Recent Court Decision Helps Protect Hospitals

Published on: 3/31/2004

Each day thousands of Virginians visit hospital emergency rooms seeking treatment for a wide variety of injuries and illnesses. Almost all of these patients are evaluated at some point during their visit by an emergency physician. More often than not, this emergency physician is not an employee of the hospital, but rather an independent contractor who has privileges to treat patients in the emergency room, much like a surgeon has privileges to treat patients in the operating room. When a patient receives treatment at the hospital from a surgeon, a cardiologist or an obstetrician, that physician is usually chosen by the patient well in advance of the hospital visit based on a variety of factors. The patient is likely to have seen the physician in an office setting prior to the hospitalization. This is usually not the case in the emergency room. The patient does not choose which physician will provide treatment. When injury or sudden illness strikes, the patient's thought is more likely "I need to get to the emergency room" or "I need to get to the hospital, "than "I need to go see Dr. Jones." These circumstances can combine to create the mistaken impression that the emergency physician is an employee of the hospital.

Search for Deep Pockets
This misperception can have serious consequences if the patient alleges that the care provided by the emergency physician was negligent. In light of the current insurance crisis, patients with a claim against an emergency physician are increasingly likely to sue the hospital as well, even if no hospital employees are alleged to be negligent, in search of a deep pocket to pay the claim. Such a claim is based on the doctrine of apparent agency, which seeks to hold a hospital liable even if the emergency physician is not an employee for whom the hospital would be responsible under traditional tort law. The idea behind this theory is that the hospital should be liable for the physician's negligence because the hospital held the physician out to the public as its employee, or because the patient reasonably relied on the hospital to provide a physician in the emergency setting.


Negligence Claim
Fortunately, thanks to a decision recently obtained by Randy Wimbish, Chair of Sands Anderson's Healthcare Practice Group, Virginia hospitals and other corporate healthcare providers should be able to defeat claims based on the alleged apparent agency of physicians in the emergency room and elsewhere. The case involved an interstate truck driver who was assaulted and transported by ambulance to the emergency room in the middle of the night. He was evaluated and eventually discharged by an emergency physician. He was subsequently diagnosed with a significant intracranial bleed, and filed suit against the emergency physician and the hospital. The sole basis for the claim against the hospital was the alleged negligence of the emergency physician.

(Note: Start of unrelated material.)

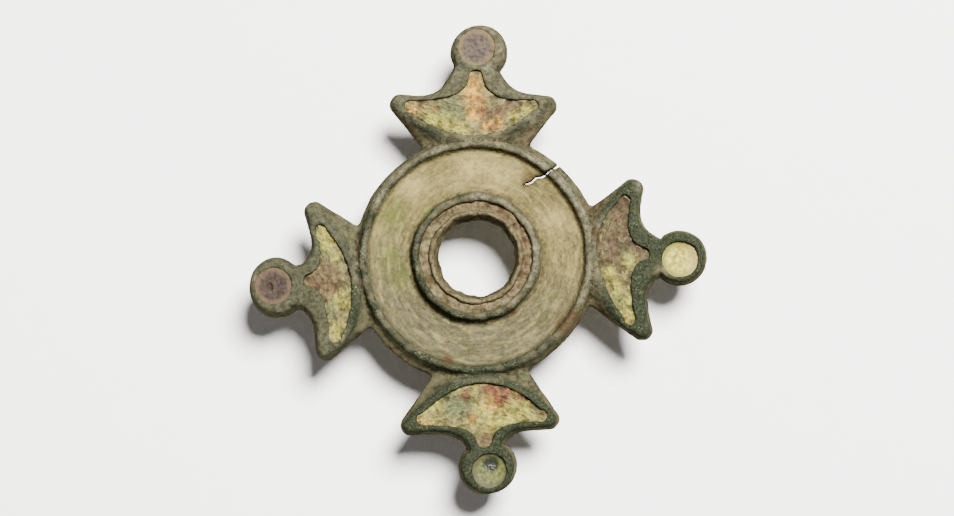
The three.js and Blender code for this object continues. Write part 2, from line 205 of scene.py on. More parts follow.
def crescent_sides(arm):
    """The two long sides of a crescent cell, both from its clockwise tip to the other:
    the belly towards the disc, and the hollow side that runs out to the neck and back."""
    tip_a, tip_b = (np.array(tip) for tip in arm["tips"])
    inner_a, inner_b = tip_a - (TIP_RADIUS, 0), tip_b - (TIP_RADIUS, 0)
    pull = 2 * np.array(arm["belly"]) - (inner_a + inner_b) / 2
    pulls = [inner + (pull - inner) * 2 / 3 for inner in (inner_a, inner_b)]
    belly = cubic(inner_a, *pulls, inner_b, 40)
    neck, half = np.array(arm["cell_neck"]), arm["neck_half"]
    hollow = np.vstack([
        flank(tip_a, arm["cell_waists"][0], neck - (0, half), TIP_RADIUS)[:-1],
        arc(neck, half, -math.pi / 2, math.pi / 2),
        flank(tip_b, arm["cell_waists"][1], neck + (0, half), TIP_RADIUS)[::-1][1:],
    ])
    cap_half = 7
    cap_a = arc(tip_a, TIP_RADIUS, -math.pi, 0, 2 * cap_half)
    cap_b = arc(tip_b, TIP_RADIUS, 0, math.pi, 2 * cap_half)
    belly = np.vstack([cap_a[:cap_half][::-1], belly[1:-1], cap_b[cap_half:][::-1]])
    hollow = np.vstack([cap_a[cap_half - 1:-1], hollow, cap_b[1:cap_half + 1]])
    return belly, hollow


def crescent_outline(arm):
    """The crescent's hollow side outwards and its belly back again."""
    belly, hollow = crescent_sides(arm)
    return np.vstack([hollow, belly[::-1][1:-1]])


def on_bearing(points, bearing):
    """Turns points drawn along +X about the disc's middle onto a bearing in degrees."""
    angle = math.radians(bearing)
    turn = np.array([[math.cos(angle), math.sin(angle)], [-math.sin(angle), math.cos(angle)]])
    return np.asarray(points) @ turn


def outline_distance(points, outline):
    """How far each point is from a closed outline, negative inside. A point is inside when
    a line from it crosses the outline an odd number of times."""
    nearest = np.full(len(points), np.inf)
    inside = np.zeros(len(points), bool)
    x, y = points[:, 0], points[:, 1]
    for (ax, ay), (bx, by) in zip(outline, np.roll(outline, -1, axis=0)):
        ex, ey = bx - ax, by - ay
        length = ex * ex + ey * ey
        if length < 1e-12:
            continue
        t = np.clip(((x - ax) * ex + (y - ay) * ey) / length, 0, 1)
        nearest = np.minimum(nearest, (x - ax - t * ex) ** 2 + (y - ay - t * ey) ** 2)
        if ey:
            crosses = ((ay > y) != (by > y)) & (x < ax + (y - ay) * ex / ey)
            inside ^= crosses
    return np.where(inside, -1, 1) * np.sqrt(nearest)


print("an arm's outline has", len(plate_outline(ARMS["top"])), "points")

# %% [markdown]
# ## The casting as a field
#
# The outline doubles back at every neck, the hook curls under itself and the disc has a
# hole, so no single grid can be stretched over the casting. It is made the way a founder's
# wax was: built up, cut back and smoothed. Every part is a distance field on one block of
# grid points, parts are joined by the smaller distance with a soft fillet, and cells are
# cut by the larger. Profiles are carried along outlines: a profile drawn in distance and
# height becomes a wall all round a cell, or a ring when the distance is the radius.

# %% Join, cut and carry profiles
STEP = 0.167


def join(a, b, fillet):
    """The union of two fields with a fillet: the smaller one, lowered where they meet."""
    meet = np.clip(fillet - np.abs(a - b), 0, None) / fillet
    return np.minimum(a, b) - meet ** 2 * fillet / 4


def cut(a, b, fillet=0.06):
    """What is left of a once b is taken out of it, with a fillet."""
    return -join(-a, b, fillet)


def keep(a, b, fillet):
    """What a and b share, with the edge where they meet rounded."""
    return -join(-a, -b, fillet)


def carried(across, height, profile):
    """The distance to a closed profile of (distance, height). It is measured on a fine
    table and read from there, each value mixed from the four nearest entries."""
    profile = np.array(profile)
    fine, margin = 0.04, 1.6
    start = profile.min(axis=0) - margin
    count = np.ceil((profile.max(axis=0) + margin - start) / fine).astype(int) + 1
    table_points = start + fine * np.indices(count).reshape(2, -1).T
    table = outline_distance(table_points, profile).reshape(count).astype(np.float32)
    a = np.clip((across - start[0]) / fine, 0, count[0] - 1.001).astype(np.float32)
    h = np.clip((height - start[1]) / fine, 0, count[1] - 1.001).astype(np.float32)
    i, j = np.broadcast_arrays(a.astype(int), h.astype(int))
    a, h = a - a.astype(int), h - h.astype(int)
    near = table[i, j] * (1 - h) + table[i, j + 1] * h
    far = table[i + 1, j] * (1 - h) + table[i + 1, j + 1] * h
    return near * (1 - a) + far * a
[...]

The plaintiff argued that he did not go to the emergency room to see a specific physician. Rather, he argued that he went to the closest hospital, where he expected to receive appropriate care from whatever physician the hospital made available to him, and that the physician provided was an apparent agent of the hospital for whom the hospital could be held liable. The plaintiff also argued that the hospital had a non-delegable duty to provide competent medical care to patients in the emergency room.


Upper Hand for Hospitals
Judge Ledbetter of the Circuit Court of the City of Fredericksburg rejected both of these arguments. First, he held that the plaintiff's "novel and broad" attempt to establish a non-delegable duty in the emergency room was not recognized under Virginia law. Second, Judge Ledbetter held that "Virginia does not recognize the doctrine of apparent agency in this type of case." The court therefore sustained the demurrer that Sands Anderson filed on behalf of the hospital. This aggressive approach not only eliminated the hospital's exposure to a significant claim, but also dramatically reduced the cost of defense of the lawsuit.